The snake was fun. Saw huge rockfall down the other side, the size of a VW. Very icy at the turn, and loose dry rock at the very top, had to dance very carefully to avoid knocking any down.
Nice way to climb this peak. We were a little late in the season, the snow was soft, and melting fast. Found a rope, and some gear near by on the 5.6 route. Some one must have bailed from a storm.
Camped in Blaine Basin. Still plenty of snow on the main never-ending approach to the Snake. The snow was in good condition for the most part with the cornice at the dogleg spewing snow down on us. We made it all the way to the end of the snow to find the 5th class rock to the top to dicey to solo and the lower gully blocked by a cornice. We made the looong down climb of defeat. And I stubbornly drove to Yankee Boy Basin and climbed the Lav Col the next day.
Nabbed this route several times from Lavender Col and once by meeting up with it through some couloir on the other side of the mountain...great fun! Exit the ice on top via the rightward wall for an exciting finish and surprising those on the summit!

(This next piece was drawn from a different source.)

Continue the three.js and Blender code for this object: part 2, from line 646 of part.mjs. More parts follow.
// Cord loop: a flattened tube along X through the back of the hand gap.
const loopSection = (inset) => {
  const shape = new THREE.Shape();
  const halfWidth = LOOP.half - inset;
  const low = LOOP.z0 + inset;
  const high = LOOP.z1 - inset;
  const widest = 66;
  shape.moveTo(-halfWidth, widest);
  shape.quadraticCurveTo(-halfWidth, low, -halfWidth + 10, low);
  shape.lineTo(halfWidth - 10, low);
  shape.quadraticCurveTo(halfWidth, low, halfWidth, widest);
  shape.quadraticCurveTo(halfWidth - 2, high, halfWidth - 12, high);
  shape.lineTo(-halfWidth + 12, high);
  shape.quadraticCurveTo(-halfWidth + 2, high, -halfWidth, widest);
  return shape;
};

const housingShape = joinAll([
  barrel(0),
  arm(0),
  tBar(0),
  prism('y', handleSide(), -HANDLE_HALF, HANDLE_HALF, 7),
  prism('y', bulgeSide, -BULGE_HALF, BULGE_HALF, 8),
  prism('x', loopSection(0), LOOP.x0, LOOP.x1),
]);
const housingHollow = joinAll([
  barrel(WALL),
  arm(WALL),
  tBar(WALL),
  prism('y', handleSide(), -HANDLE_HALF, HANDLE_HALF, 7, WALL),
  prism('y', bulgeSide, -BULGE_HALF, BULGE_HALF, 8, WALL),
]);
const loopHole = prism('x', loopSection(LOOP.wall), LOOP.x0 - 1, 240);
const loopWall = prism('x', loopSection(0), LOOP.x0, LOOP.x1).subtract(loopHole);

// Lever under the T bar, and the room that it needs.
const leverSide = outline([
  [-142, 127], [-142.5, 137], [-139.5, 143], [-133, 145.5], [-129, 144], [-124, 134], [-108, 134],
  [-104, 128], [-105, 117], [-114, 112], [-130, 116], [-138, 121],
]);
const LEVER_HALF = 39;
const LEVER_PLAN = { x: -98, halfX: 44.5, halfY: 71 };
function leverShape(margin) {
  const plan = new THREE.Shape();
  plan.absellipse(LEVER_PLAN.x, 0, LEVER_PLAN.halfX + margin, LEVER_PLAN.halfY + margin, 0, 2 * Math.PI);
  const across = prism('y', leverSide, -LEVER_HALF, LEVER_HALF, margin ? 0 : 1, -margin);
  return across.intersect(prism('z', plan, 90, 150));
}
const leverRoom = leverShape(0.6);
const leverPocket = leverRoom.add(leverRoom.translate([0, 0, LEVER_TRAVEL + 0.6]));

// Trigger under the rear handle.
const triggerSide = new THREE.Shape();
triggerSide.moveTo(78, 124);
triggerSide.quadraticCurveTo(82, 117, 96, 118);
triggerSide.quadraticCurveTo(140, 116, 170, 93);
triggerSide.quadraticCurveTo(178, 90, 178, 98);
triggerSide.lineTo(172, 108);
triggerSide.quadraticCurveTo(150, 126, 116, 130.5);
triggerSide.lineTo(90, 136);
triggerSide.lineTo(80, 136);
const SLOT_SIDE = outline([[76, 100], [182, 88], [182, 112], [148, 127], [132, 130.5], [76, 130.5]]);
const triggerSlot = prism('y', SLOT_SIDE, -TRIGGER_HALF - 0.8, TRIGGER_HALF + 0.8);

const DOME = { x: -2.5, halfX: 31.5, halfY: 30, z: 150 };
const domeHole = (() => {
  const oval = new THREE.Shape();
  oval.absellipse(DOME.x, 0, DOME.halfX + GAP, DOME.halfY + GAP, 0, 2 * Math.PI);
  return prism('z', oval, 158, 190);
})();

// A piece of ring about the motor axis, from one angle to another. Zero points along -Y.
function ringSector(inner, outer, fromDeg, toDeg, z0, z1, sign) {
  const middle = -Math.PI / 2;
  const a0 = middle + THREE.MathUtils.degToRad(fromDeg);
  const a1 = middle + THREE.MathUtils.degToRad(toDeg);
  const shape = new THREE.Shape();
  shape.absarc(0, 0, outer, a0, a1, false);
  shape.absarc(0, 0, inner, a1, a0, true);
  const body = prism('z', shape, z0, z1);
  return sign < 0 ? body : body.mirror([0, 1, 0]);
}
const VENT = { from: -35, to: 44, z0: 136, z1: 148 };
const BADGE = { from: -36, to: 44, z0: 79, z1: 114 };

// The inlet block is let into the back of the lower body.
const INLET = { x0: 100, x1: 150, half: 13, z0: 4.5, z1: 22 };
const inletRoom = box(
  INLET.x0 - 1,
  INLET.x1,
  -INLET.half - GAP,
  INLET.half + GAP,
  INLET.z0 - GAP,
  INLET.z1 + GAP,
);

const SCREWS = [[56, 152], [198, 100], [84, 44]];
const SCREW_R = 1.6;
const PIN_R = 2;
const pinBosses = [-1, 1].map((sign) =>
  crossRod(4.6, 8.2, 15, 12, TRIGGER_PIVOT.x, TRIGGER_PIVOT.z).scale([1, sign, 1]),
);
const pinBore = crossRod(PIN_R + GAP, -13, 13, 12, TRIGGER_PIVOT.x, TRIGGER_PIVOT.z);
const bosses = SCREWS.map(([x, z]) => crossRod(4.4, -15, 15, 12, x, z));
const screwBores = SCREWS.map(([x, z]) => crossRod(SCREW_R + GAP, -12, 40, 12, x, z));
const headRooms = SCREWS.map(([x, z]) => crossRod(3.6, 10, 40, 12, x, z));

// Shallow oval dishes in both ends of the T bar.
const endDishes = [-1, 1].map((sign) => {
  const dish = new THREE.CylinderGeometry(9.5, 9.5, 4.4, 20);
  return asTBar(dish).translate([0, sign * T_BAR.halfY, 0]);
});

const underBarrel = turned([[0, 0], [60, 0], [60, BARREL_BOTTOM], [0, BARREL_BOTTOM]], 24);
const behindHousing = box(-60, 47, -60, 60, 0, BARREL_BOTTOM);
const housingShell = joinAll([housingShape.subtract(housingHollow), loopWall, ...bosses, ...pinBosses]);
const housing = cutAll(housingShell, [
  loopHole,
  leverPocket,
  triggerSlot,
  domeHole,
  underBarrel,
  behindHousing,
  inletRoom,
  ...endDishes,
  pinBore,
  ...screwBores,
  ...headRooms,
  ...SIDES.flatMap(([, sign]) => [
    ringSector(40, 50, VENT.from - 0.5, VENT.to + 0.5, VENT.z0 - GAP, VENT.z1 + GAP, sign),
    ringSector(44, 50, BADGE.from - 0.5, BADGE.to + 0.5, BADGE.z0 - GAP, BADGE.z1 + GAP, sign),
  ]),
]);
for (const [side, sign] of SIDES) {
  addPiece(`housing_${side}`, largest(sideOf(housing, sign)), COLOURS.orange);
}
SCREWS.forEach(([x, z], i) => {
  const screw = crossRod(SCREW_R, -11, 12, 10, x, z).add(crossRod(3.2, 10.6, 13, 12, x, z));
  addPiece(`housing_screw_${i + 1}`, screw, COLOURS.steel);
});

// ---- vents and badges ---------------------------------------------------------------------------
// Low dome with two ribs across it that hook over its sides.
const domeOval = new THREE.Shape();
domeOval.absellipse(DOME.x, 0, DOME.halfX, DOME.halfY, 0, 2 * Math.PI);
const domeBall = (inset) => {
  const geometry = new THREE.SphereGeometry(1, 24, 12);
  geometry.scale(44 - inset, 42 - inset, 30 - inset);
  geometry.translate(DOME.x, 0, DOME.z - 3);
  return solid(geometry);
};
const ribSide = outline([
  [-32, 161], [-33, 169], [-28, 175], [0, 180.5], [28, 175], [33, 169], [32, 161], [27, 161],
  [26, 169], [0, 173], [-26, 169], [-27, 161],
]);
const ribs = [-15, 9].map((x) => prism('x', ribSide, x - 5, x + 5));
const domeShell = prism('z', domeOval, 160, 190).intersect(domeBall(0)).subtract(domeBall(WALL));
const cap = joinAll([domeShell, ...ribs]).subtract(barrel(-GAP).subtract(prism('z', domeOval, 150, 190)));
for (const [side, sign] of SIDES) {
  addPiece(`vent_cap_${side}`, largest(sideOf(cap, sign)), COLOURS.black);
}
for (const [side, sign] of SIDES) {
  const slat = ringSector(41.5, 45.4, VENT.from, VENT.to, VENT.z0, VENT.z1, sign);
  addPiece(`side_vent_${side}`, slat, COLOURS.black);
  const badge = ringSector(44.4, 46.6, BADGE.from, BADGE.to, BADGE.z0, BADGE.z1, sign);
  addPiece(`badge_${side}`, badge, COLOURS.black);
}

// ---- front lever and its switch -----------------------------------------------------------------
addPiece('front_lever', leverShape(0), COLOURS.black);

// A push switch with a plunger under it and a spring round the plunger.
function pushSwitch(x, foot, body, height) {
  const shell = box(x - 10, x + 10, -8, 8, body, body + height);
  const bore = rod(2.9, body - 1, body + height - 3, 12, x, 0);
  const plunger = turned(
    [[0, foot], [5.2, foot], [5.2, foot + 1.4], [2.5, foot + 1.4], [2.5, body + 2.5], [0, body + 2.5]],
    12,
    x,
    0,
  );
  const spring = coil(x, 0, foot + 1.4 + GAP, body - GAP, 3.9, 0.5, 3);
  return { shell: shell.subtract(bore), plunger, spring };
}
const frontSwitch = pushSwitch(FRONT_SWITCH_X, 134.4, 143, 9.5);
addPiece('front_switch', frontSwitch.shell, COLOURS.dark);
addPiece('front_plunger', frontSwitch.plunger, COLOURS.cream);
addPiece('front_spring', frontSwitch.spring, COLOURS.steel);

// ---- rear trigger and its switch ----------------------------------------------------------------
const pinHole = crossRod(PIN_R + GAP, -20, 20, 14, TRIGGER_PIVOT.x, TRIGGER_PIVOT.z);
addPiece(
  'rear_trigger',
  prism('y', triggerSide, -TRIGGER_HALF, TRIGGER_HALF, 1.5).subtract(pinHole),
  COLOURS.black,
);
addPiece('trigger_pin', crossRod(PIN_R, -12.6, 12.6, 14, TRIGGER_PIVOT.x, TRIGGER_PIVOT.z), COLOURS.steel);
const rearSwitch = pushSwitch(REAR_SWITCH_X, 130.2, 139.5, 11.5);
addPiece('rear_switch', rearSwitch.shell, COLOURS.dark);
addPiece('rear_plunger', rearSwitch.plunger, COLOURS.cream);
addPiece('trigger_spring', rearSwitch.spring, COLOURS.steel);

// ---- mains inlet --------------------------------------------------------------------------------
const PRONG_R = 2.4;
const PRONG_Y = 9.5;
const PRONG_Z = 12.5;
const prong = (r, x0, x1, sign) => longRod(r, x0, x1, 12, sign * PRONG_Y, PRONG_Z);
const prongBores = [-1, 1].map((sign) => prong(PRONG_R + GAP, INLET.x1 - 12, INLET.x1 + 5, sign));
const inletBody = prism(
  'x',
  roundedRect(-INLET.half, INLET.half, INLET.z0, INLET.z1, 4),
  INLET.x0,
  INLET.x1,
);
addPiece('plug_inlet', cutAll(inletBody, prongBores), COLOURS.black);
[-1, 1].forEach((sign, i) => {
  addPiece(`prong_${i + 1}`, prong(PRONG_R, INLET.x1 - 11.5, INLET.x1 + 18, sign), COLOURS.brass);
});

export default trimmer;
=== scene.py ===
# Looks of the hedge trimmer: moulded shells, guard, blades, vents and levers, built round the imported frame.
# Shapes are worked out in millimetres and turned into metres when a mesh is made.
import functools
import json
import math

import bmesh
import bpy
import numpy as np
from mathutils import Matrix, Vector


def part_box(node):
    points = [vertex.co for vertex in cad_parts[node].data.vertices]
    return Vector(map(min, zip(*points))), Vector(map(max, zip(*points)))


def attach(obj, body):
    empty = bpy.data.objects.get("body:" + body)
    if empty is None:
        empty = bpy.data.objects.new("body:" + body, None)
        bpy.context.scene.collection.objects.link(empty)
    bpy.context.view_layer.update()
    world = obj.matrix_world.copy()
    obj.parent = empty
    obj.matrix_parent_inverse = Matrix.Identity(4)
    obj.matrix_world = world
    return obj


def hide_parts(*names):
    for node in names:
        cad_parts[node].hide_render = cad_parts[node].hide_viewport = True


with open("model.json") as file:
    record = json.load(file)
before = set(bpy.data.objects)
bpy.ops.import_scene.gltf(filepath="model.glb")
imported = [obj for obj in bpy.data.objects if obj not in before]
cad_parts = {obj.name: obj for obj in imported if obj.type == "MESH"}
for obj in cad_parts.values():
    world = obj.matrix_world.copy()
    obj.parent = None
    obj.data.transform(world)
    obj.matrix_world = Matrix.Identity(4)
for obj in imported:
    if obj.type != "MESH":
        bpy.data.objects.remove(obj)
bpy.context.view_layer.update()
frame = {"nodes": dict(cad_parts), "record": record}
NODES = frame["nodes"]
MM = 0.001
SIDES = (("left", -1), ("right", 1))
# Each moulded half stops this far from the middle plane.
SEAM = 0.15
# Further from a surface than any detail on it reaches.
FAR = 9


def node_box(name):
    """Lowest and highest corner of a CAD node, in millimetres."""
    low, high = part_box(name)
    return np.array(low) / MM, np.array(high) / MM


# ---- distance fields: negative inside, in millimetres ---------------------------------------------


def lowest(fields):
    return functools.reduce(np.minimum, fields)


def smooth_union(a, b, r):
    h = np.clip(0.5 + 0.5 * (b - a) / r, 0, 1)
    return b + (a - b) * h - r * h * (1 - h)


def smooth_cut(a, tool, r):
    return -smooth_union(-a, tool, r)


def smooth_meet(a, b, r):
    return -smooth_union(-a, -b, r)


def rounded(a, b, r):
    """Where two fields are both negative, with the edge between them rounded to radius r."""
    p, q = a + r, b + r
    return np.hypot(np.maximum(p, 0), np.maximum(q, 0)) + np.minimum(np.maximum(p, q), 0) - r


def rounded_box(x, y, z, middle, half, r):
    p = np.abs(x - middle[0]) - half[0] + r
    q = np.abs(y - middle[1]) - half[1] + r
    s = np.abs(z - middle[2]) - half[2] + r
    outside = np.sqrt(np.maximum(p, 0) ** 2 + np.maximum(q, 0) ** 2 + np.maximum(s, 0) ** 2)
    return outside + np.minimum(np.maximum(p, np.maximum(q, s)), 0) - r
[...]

I've been in 1/2 ice conditions Date Climbed: Nov 17, 1997
I stuck to the climbers left wall to avoid the rubble peppered ice that would crumble nearly every kick of the crampons. After the lower choke the route was great. I hope these are rare conditions... I really loved this climb.
This was a fun route that 3 of us soloed together in May. It was all soft snice or snow, with a fun direct finish. I need to return in full ice conditions.